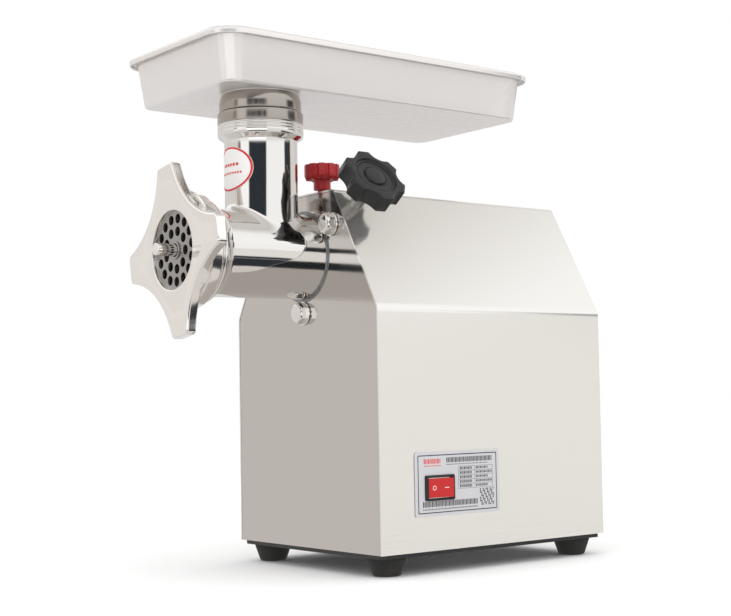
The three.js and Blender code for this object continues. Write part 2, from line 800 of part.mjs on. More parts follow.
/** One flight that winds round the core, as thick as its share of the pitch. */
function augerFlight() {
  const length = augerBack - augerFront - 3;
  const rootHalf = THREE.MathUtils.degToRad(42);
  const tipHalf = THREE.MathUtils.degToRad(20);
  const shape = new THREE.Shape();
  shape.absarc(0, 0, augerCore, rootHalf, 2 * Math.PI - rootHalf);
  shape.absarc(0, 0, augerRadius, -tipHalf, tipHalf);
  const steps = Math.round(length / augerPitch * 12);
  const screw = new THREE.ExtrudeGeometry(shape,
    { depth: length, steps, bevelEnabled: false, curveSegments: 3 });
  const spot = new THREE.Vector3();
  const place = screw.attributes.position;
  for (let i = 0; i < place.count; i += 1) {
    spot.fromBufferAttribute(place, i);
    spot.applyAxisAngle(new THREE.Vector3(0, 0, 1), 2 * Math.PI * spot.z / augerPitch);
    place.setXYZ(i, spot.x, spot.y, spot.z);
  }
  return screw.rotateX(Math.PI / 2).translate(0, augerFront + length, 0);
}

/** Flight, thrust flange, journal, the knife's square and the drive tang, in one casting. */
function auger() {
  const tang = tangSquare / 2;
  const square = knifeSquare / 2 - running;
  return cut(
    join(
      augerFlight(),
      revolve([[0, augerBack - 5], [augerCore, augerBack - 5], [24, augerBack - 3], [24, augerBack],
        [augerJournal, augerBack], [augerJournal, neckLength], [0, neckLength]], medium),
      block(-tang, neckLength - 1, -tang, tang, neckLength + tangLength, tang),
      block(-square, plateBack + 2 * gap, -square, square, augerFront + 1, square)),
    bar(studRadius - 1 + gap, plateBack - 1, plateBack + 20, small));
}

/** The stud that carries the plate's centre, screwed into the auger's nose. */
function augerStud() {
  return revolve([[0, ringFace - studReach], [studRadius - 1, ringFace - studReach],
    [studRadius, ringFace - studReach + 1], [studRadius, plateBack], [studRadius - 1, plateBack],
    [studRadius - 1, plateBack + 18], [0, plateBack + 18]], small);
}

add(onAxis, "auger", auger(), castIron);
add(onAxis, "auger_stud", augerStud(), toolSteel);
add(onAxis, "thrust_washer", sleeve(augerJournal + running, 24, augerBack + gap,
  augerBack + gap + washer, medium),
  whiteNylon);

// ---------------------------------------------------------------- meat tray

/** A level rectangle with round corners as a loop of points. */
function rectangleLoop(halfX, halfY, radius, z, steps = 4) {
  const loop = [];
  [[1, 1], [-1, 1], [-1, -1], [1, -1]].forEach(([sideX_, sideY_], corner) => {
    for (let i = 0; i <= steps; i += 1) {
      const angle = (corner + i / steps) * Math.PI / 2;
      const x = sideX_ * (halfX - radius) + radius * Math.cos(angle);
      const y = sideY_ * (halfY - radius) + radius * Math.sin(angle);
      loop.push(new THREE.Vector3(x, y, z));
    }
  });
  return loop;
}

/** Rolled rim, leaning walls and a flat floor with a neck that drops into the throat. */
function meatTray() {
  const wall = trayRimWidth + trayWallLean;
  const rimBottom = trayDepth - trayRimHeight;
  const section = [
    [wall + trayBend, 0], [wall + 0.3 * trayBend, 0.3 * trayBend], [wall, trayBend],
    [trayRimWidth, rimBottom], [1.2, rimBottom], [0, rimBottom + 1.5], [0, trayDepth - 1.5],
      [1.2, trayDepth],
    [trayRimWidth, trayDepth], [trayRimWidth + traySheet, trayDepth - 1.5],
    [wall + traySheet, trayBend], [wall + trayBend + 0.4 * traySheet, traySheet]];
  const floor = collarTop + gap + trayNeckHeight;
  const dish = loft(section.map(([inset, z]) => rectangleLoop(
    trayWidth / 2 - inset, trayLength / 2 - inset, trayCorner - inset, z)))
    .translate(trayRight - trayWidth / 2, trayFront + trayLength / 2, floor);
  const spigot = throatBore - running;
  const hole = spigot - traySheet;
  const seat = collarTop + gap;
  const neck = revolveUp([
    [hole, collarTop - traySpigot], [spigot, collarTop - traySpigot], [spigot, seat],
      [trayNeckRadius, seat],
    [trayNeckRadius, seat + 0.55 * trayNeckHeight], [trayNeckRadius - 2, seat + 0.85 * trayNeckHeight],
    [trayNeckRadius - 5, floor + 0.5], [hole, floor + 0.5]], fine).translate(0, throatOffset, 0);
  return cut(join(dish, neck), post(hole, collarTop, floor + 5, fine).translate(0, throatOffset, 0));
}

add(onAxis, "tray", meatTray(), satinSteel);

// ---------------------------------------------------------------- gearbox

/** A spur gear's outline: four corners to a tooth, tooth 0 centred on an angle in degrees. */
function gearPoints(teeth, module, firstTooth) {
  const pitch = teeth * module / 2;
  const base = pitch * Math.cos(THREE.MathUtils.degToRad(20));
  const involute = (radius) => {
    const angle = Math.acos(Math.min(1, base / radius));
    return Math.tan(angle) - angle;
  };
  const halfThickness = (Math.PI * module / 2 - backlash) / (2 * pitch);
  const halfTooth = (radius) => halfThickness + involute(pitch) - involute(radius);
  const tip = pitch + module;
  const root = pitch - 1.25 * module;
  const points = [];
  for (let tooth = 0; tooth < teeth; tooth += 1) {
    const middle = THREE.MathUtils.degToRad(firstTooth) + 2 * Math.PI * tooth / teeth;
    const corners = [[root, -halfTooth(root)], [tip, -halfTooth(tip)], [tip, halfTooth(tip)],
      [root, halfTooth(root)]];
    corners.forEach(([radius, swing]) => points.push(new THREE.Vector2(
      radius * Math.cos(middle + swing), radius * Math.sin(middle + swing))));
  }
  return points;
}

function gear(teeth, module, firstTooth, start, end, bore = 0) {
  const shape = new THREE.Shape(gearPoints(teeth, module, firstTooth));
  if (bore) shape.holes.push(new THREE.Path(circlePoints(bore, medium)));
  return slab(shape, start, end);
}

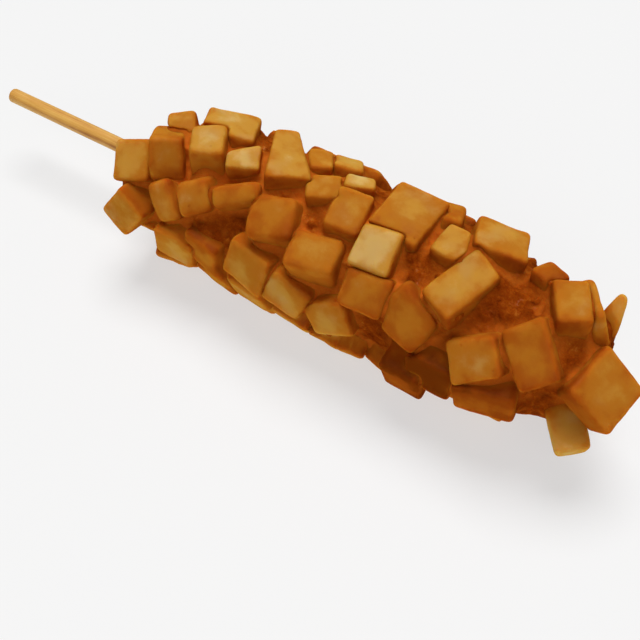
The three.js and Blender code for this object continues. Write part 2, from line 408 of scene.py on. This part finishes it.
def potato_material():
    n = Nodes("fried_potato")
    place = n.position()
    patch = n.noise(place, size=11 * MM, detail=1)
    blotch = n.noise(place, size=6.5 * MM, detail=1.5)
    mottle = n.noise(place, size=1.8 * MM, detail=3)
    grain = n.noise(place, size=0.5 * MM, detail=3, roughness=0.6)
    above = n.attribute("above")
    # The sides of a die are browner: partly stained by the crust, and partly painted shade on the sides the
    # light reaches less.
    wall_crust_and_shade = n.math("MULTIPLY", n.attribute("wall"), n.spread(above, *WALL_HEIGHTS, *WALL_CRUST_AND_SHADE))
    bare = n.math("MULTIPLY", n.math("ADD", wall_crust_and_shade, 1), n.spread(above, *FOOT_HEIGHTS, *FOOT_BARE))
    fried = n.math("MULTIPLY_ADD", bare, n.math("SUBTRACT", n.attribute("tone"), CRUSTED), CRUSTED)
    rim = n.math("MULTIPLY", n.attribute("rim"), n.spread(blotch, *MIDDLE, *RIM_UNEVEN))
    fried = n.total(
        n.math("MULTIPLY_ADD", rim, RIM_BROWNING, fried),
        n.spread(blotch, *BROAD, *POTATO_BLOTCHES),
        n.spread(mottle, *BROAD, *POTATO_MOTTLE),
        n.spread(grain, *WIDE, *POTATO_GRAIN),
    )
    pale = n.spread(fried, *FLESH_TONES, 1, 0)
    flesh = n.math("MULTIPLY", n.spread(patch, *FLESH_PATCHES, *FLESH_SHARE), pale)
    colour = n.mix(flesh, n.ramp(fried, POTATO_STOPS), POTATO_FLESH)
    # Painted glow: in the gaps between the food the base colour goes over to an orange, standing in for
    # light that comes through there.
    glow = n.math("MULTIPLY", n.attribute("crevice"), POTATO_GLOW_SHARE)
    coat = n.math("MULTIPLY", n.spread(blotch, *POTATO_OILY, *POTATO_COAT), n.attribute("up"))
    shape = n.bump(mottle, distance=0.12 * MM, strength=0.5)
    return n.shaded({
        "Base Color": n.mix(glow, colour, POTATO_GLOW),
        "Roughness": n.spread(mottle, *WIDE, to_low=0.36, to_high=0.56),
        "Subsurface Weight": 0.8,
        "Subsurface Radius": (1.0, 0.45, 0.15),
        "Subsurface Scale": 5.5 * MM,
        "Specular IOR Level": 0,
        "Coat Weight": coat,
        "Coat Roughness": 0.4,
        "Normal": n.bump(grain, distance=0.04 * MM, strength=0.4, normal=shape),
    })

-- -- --

Point out every line holding the string "Blender" and copy it.

• **RIGHT ANSWER**
The three.js and Blender code for this object continues. Write part 2, from line 800 of part.mjs on. More parts follow.
The three.js and Blender code for this object continues. Write part 2, from line 408 of scene.py on. This part finishes it.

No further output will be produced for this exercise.